Fitting Bayesian Item Response Theory Models Using Deep Learning Computational Frameworks

PyTorch and TensorFlow are two widely adopted modern deep learning frameworks that provide comprehensive computational libraries for developing and fitting complex models. Motivated by the technical barriers in recent item response theory (IRT) work and the lack of practice-oriented tutorials, we demonstrate how modern deep learning platforms can be used for Bayesian IRT parameter estimation by providing a didactic yet in-depth introduction to PyTorch and TensorFlow in a psychometric context, framing IRT models as graphical models, and offering step-by-step guidance that bridges probabilistic machine learning and psychometrics. In this study, we illustrate how to leverage these platforms to estimate widely used psychometric models in educational testing, psychological measurement, and behavioral assessment, namely dichotomous and polytomous IRT models and their multidimensional extensions. We compare Hamiltonian Monte Carlo and variational inference estimators for these models in a unified computational environment.

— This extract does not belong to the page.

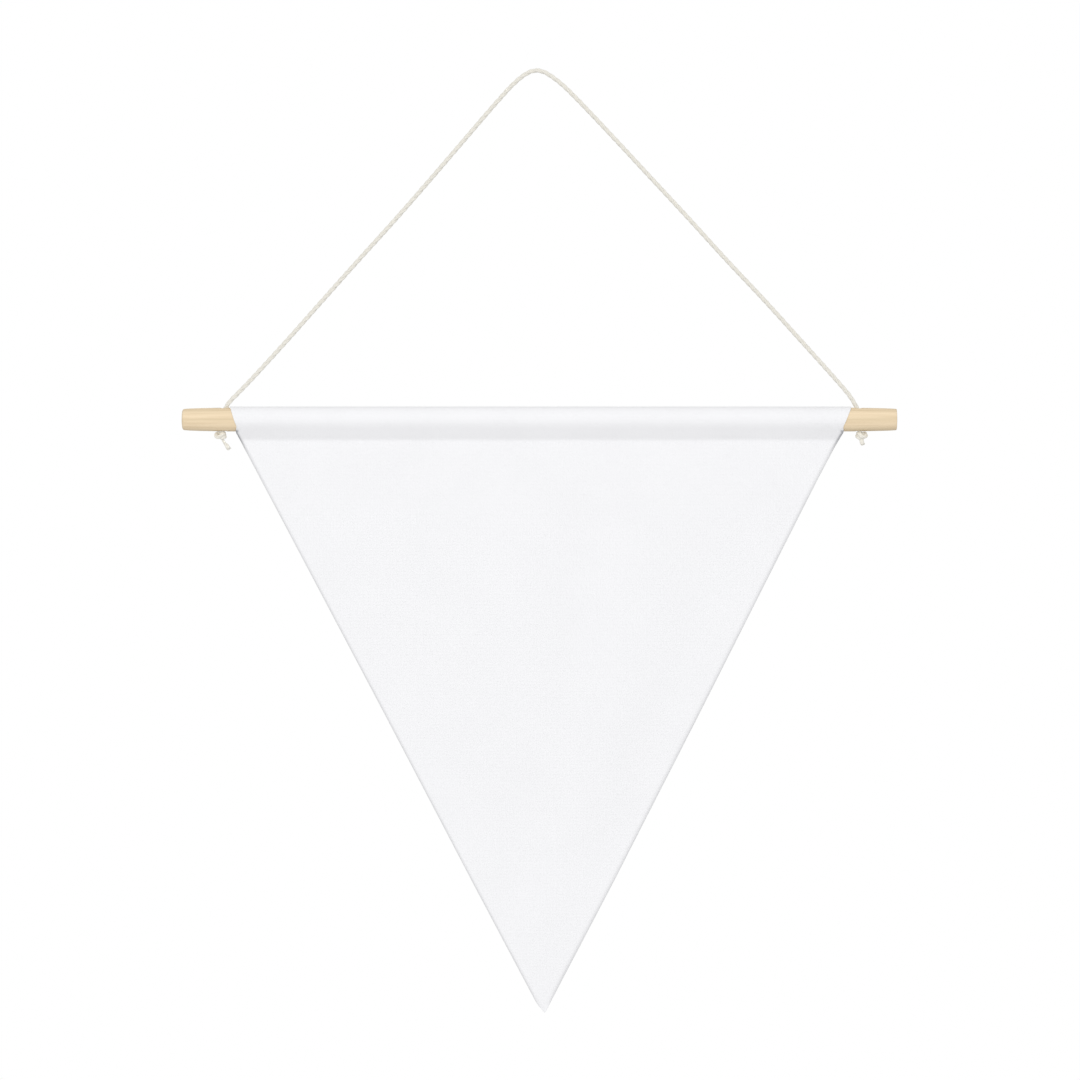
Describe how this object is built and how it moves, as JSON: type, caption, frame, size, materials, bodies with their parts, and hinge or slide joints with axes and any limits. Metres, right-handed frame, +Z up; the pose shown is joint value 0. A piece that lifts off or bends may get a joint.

Simulation studies show that both approaches yield parameter estimates with low mean squared error and bias in low-dimensional settings, while also indicating that VI might underestimate aspects of posterior uncertainty in higher-dimensional scenarios. Nonetheless, for practitioners who prioritize computational efficiency and scalability, especially when Graphics Processing Unit (GPU) acceleration is available, VI remains a compelling option. Three empirical case studies further demonstrate how PyTorch- and TensorFlow-based implementations compare with established IRT software in applied settings. We conclude by discussing the broader potential of integrating contemporary deep learning tools and perspectives into psychometric research.